- Description of the task -
Please print the full listing exactly.

== Provided data

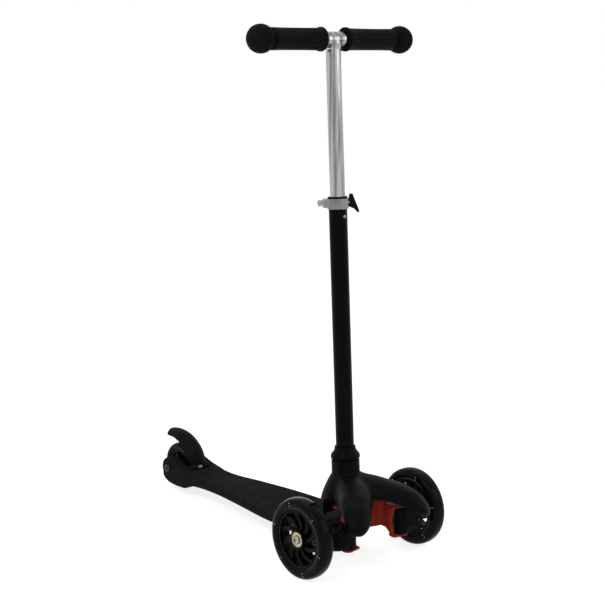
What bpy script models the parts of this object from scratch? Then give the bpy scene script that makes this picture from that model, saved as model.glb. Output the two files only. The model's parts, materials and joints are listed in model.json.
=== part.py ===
"""Three-wheel kick scooter that steers when its handlebar leans, built as separate pieces.

Lengths are metres and +Z is up. The front faces -Y, and +X is the rider's left.
The origin lies on the ground under the middle of the scooter.
Stations, written as (x, y, z), count y from the front axle towards the rear.
"""

import math

import bmesh
import bpy
from mathutils import Matrix, Vector

MM = 0.001

# Clearances between pieces
GAP = 0.3 * MM
RUNNING_GAP = 1.0 * MM
WALL = 3.0 * MM

# Wheels
WHEELBASE = 458.5 * MM
FRONT_TRACK = 225 * MM
FRONT_WHEEL_RADIUS = 60 * MM
FRONT_CORE_RADIUS = 43 * MM
REAR_WHEEL_RADIUS = 40 * MM
REAR_CORE_RADIUS = 28 * MM
TYRE_WIDTH = 24 * MM
WHEEL_SEGMENTS = 24
HUB_LENGTH = 21.2 * MM
HUB_WALL = 3.2 * MM
RIM_THICKNESS = 3.5 * MM
WEB_THICKNESS = 14 * MM
WINDOW_INNER_WALL = 2.2 * MM
WINDOW_OUTER_WALL = 1.8 * MM
SPOKE_COUNT = 10
REAR_SPOKE_COUNT = 5
SPOKE_SWEEP = math.radians(34)
BEARING_RADIUS = 11 * MM
BEARING_WIDTH = 7 * MM
AXLE_RADIUS = 4 * MM
AXLE_HEAD_RADIUS = 6.5 * MM
AXLE_HEAD_HEIGHT = 3.6 * MM
AXLE_NUT_RADIUS = 7.4 * MM
AXLE_NUT_HEIGHT = 6.4 * MM
WHEEL_SPACER = 2.4 * MM

# Steering knuckles
KINGPIN_X = 54 * MM
KINGPIN_Y = -34 * MM
KINGPIN_RADIUS = 3 * MM
KINGPIN_HEAD_RADIUS = 5.6 * MM
KNUCKLE_BARREL_RADIUS = 12 * MM
KNUCKLE_BOSS_RADIUS = 13 * MM
KNUCKLE_BOSS_LENGTH = 16 * MM
STEERING_ARM_LENGTH = 48 * MM
STEERING_ARM_THICKNESS = 4.7 * MM
TIE_ROD_RADIUS = 2.3 * MM
TIE_ROD_EYE_RADIUS = 5 * MM
TIE_ROD_BLOCK_X = 6.5 * MM
TIE_ROD_BLOCK_Z = 5.2 * MM
TIE_ROD_BLOCK_FRONT = 2.4 * MM
TIE_ROD_BLOCK_BACK = 3 * MM
TIE_PIN_RADIUS = 2 * MM
TIE_ROD_Z = 48 * MM

# Steering bracket
BRACKET_LOW_PLATE_Z = 36 * MM
BRACKET_TOP_Z = 84 * MM
BRACKET_PLATE = 3.5 * MM
BRACKET_WEB_X = 36 * MM
BRACKET_WEB = 4.5 * MM
BRACKET_FACE = 5 * MM
BRACKET_FACE_LOW_Z = 43 * MM
BRACKET_FACE_HALF = 20 * MM
BRACKET_FACE_RISE = 6 * MM
CHEEK_TO_KINGPIN = 20 * MM
CHEEK_LIFT = 7.8 * MM
CHEEK_FALL = 2.3 * MM
GUSSET_X = 10 * MM
GUSSET_THICKNESS = 3.5 * MM
SHELF_ROOT_HALF = 14 * MM
SHELF_END_Y = 30 * MM
BRACKET_EAR_RADIUS = 9 * MM
TONGUE_FRONT_HALF = 19 * MM
TONGUE_REAR_HALF = 28 * MM
TONGUE_CORNER = 6 * MM
TONGUE_THICKNESS = 6 * MM
TONGUE_END_Y = 98 * MM
LEAN_PIVOT_Z = 80 * MM
LEAN_BOLT_RADIUS = 4 * MM
LEAN_BOSS_RADIUS = 9 * MM
LEAN_BOSS_END_Y = 34 * MM
LEAN_LUG = 5 * MM
LEAN_HEAD_RADIUS = 7 * MM
LEAN_HEAD_HEIGHT = 4.2 * MM
DRIVE_PIN_RADIUS = 2.5 * MM

# Front shell and its centring springs
ARCH_REAR_Y = 34 * MM
ARCH_CUT = 70 * MM
ARCH_TOP_Z = 97.3 * MM
REAR_LUG_TOP_HALF = 15 * MM
REAR_LUG_TOP_Z = 119 * MM
SPRING_X = 25 * MM
SPRING_Y = 22 * MM
SPRING_SEAT_Z = 105.5 * MM
SPRING_SEAT_RADIUS = 7 * MM
SPRING_RADIUS = 5.5 * MM
SPRING_WIRE = 1 * MM
SPRING_TURNS = 4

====

- The response -
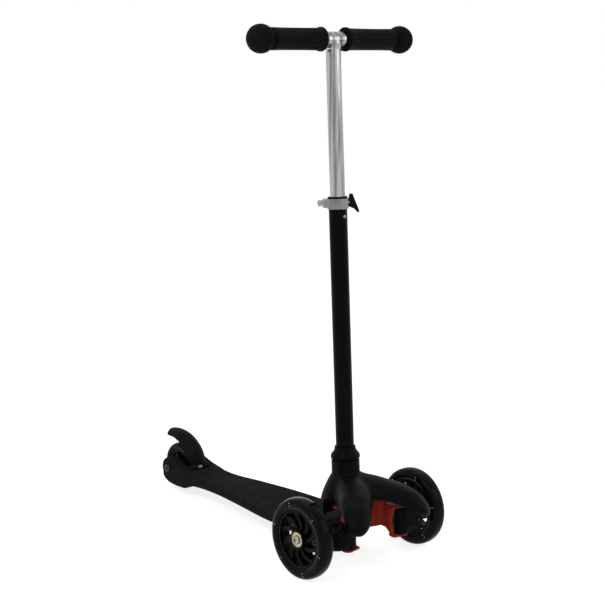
What bpy script models the parts of this object from scratch? Then give the bpy scene script that makes this picture from that model, saved as model.glb. Output the two files only. The model's parts, materials and joints are listed in model.json.
=== part.py ===
"""Three-wheel kick scooter that steers when its handlebar leans, built as separate pieces.

Lengths are metres and +Z is up. The front faces -Y, and +X is the rider's left.
The origin lies on the ground under the middle of the scooter.
Stations, written as (x, y, z), count y from the front axle towards the rear.
"""

import math

import bmesh
import bpy
from mathutils import Matrix, Vector

MM = 0.001

# Clearances between pieces
GAP = 0.3 * MM
RUNNING_GAP = 1.0 * MM
WALL = 3.0 * MM

# Wheels
WHEELBASE = 458.5 * MM
FRONT_TRACK = 225 * MM
FRONT_WHEEL_RADIUS = 60 * MM
FRONT_CORE_RADIUS = 43 * MM
REAR_WHEEL_RADIUS = 40 * MM
REAR_CORE_RADIUS = 28 * MM
TYRE_WIDTH = 24 * MM
WHEEL_SEGMENTS = 24
HUB_LENGTH = 21.2 * MM
HUB_WALL = 3.2 * MM
RIM_THICKNESS = 3.5 * MM
WEB_THICKNESS = 14 * MM
WINDOW_INNER_WALL = 2.2 * MM
WINDOW_OUTER_WALL = 1.8 * MM
SPOKE_COUNT = 10
REAR_SPOKE_COUNT = 5
SPOKE_SWEEP = math.radians(34)
BEARING_RADIUS = 11 * MM
BEARING_WIDTH = 7 * MM
AXLE_RADIUS = 4 * MM
AXLE_HEAD_RADIUS = 6.5 * MM
AXLE_HEAD_HEIGHT = 3.6 * MM
AXLE_NUT_RADIUS = 7.4 * MM
AXLE_NUT_HEIGHT = 6.4 * MM
WHEEL_SPACER = 2.4 * MM

# Steering knuckles
KINGPIN_X = 54 * MM
KINGPIN_Y = -34 * MM
KINGPIN_RADIUS = 3 * MM
KINGPIN_HEAD_RADIUS = 5.6 * MM
KNUCKLE_BARREL_RADIUS = 12 * MM
KNUCKLE_BOSS_RADIUS = 13 * MM
KNUCKLE_BOSS_LENGTH = 16 * MM
STEERING_ARM_LENGTH = 48 * MM
STEERING_ARM_THICKNESS = 4.7 * MM
TIE_ROD_RADIUS = 2.3 * MM
TIE_ROD_EYE_RADIUS = 5 * MM
TIE_ROD_BLOCK_X = 6.5 * MM
TIE_ROD_BLOCK_Z = 5.2 * MM
TIE_ROD_BLOCK_FRONT = 2.4 * MM
TIE_ROD_BLOCK_BACK = 3 * MM
TIE_PIN_RADIUS = 2 * MM
TIE_ROD_Z = 48 * MM

# Steering bracket
BRACKET_LOW_PLATE_Z = 36 * MM
BRACKET_TOP_Z = 84 * MM
BRACKET_PLATE = 3.5 * MM
BRACKET_WEB_X = 36 * MM
BRACKET_WEB = 4.5 * MM
BRACKET_FACE = 5 * MM
BRACKET_FACE_LOW_Z = 43 * MM
BRACKET_FACE_HALF = 20 * MM
BRACKET_FACE_RISE = 6 * MM
CHEEK_TO_KINGPIN = 20 * MM
CHEEK_LIFT = 7.8 * MM
CHEEK_FALL = 2.3 * MM
GUSSET_X = 10 * MM
GUSSET_THICKNESS = 3.5 * MM
SHELF_ROOT_HALF = 14 * MM
SHELF_END_Y = 30 * MM
BRACKET_EAR_RADIUS = 9 * MM
TONGUE_FRONT_HALF = 19 * MM
TONGUE_REAR_HALF = 28 * MM
TONGUE_CORNER = 6 * MM
TONGUE_THICKNESS = 6 * MM
TONGUE_END_Y = 98 * MM
LEAN_PIVOT_Z = 80 * MM
LEAN_BOLT_RADIUS = 4 * MM
LEAN_BOSS_RADIUS = 9 * MM
LEAN_BOSS_END_Y = 34 * MM
LEAN_LUG = 5 * MM
LEAN_HEAD_RADIUS = 7 * MM
LEAN_HEAD_HEIGHT = 4.2 * MM
DRIVE_PIN_RADIUS = 2.5 * MM

# Front shell and its centring springs
ARCH_REAR_Y = 34 * MM
ARCH_CUT = 70 * MM
ARCH_TOP_Z = 97.3 * MM
REAR_LUG_TOP_HALF = 15 * MM
REAR_LUG_TOP_Z = 119 * MM
SPRING_X = 25 * MM
SPRING_Y = 22 * MM
SPRING_SEAT_Z = 105.5 * MM
SPRING_SEAT_RADIUS = 7 * MM
SPRING_RADIUS = 5.5 * MM
SPRING_WIRE = 1 * MM
SPRING_TURNS = 4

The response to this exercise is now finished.